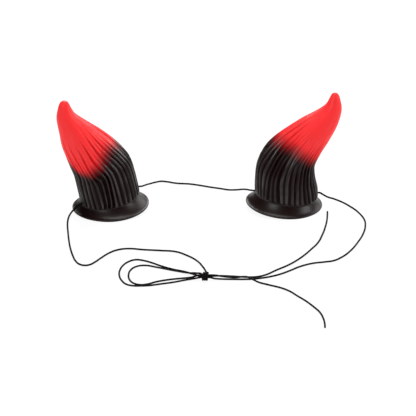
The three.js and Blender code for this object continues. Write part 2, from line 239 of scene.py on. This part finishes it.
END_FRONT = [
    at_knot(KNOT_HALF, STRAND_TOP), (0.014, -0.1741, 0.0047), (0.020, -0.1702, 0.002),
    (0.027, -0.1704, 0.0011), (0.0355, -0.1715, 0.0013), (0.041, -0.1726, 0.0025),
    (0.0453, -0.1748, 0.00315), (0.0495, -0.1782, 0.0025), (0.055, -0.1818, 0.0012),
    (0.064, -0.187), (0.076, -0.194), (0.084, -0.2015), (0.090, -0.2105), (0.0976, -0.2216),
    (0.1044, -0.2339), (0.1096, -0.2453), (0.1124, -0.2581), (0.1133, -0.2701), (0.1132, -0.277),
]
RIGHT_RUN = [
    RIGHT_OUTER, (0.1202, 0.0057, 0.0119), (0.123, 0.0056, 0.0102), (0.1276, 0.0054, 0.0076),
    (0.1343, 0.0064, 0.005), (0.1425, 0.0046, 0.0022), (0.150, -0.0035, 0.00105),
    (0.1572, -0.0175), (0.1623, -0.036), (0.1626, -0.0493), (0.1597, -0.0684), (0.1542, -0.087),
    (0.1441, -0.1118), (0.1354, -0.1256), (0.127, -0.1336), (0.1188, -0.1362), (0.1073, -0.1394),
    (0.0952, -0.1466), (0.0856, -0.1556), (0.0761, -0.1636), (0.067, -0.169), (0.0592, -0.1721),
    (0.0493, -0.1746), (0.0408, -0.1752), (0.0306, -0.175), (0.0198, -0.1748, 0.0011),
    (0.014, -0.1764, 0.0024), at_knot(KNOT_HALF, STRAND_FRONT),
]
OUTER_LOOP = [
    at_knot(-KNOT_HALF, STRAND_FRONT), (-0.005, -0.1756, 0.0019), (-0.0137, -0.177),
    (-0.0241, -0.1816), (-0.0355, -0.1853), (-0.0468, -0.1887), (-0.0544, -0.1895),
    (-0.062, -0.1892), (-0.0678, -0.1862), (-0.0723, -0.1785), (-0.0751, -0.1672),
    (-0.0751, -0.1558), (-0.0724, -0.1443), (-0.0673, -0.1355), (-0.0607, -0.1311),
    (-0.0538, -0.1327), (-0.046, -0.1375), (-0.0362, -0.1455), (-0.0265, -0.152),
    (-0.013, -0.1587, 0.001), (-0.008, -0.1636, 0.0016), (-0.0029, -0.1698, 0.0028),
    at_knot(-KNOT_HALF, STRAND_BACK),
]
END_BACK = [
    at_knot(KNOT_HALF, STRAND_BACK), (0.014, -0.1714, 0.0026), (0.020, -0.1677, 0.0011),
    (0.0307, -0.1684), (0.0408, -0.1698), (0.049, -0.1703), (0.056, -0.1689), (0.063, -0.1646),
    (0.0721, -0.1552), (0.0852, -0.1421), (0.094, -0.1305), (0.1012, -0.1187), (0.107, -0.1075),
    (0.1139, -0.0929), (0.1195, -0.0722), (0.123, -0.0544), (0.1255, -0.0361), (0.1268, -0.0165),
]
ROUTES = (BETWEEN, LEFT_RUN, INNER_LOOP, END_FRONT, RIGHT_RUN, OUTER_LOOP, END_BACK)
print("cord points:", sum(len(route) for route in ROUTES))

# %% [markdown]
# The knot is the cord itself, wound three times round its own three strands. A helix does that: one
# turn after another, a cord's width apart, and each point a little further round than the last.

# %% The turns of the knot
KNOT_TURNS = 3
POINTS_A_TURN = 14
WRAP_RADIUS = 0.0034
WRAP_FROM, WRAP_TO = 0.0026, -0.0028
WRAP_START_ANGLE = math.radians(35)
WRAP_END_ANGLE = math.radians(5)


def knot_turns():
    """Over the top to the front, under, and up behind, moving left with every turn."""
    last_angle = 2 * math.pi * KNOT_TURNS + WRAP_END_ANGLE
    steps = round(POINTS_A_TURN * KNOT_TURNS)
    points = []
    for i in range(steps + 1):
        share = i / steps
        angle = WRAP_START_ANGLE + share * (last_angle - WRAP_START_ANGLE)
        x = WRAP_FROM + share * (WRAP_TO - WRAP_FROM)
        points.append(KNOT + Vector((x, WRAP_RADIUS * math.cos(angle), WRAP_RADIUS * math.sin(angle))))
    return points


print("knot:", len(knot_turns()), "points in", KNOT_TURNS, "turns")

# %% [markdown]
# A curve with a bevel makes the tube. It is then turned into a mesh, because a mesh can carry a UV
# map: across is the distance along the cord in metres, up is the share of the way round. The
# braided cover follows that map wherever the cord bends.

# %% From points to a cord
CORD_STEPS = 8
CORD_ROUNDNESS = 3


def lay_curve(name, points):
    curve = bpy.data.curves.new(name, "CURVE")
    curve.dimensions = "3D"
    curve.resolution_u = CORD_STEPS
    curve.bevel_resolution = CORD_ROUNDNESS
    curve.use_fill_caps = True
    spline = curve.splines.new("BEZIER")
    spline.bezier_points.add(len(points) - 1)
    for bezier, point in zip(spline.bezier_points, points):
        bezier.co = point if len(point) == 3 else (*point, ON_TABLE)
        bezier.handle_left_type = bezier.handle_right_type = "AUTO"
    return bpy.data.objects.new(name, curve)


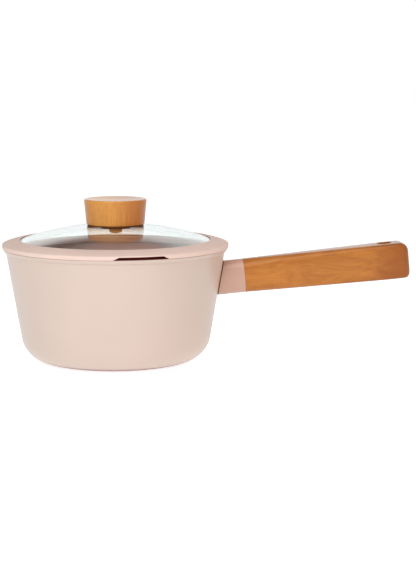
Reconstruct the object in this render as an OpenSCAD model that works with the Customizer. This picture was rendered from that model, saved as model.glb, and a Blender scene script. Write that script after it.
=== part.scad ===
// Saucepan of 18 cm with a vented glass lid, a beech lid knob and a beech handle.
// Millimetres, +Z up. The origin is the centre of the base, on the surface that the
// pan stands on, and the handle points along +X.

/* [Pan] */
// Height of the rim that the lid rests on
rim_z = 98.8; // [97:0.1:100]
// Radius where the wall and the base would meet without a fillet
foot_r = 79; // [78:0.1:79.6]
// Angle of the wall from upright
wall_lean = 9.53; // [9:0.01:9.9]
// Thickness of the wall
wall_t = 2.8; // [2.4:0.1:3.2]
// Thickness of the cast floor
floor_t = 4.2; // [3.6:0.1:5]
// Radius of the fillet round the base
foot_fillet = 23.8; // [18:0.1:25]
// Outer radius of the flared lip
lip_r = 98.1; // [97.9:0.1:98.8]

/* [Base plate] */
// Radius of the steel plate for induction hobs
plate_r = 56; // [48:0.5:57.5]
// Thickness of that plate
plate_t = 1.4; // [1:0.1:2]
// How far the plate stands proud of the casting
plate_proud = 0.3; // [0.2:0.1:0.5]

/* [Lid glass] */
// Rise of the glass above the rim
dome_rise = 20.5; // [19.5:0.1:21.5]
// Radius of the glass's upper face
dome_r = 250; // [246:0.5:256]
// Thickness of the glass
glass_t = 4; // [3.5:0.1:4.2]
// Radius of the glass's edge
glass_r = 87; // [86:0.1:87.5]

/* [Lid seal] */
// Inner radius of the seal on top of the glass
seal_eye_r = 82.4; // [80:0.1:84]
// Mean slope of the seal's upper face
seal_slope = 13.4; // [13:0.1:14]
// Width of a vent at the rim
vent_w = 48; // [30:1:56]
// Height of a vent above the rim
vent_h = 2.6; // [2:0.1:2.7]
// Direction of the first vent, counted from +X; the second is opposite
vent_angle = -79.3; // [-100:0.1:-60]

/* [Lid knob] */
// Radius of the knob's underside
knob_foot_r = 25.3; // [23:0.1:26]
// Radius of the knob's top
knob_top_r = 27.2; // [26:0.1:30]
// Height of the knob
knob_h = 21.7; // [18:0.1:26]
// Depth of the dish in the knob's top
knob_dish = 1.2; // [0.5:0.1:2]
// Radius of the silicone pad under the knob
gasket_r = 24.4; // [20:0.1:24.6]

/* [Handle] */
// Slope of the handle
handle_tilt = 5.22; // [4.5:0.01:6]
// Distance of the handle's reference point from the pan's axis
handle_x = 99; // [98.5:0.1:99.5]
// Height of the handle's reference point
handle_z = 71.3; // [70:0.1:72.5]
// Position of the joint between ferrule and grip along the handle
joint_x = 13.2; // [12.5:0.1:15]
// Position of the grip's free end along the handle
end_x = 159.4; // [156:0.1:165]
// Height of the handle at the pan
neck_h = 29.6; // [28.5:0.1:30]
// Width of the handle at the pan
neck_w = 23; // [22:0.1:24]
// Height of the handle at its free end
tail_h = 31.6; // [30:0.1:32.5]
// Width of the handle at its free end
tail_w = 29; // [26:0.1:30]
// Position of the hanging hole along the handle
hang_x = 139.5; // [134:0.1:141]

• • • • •

WHAT IS NEEDED |
Everything from the line containing "Reconstruct the object" down to the line containing "points along +X." should be retyped exactly, both lines included, and nothing more.

SOLUTION TO THE EXERCISE |
Reconstruct the object in this render as an OpenSCAD model that works with the Customizer. This picture was rendered from that model, saved as model.glb, and a Blender scene script. Write that script after it.
=== part.scad ===
// Saucepan of 18 cm with a vented glass lid, a beech lid knob and a beech handle.
// Millimetres, +Z up. The origin is the centre of the base, on the surface that the
// pan stands on, and the handle points along +X.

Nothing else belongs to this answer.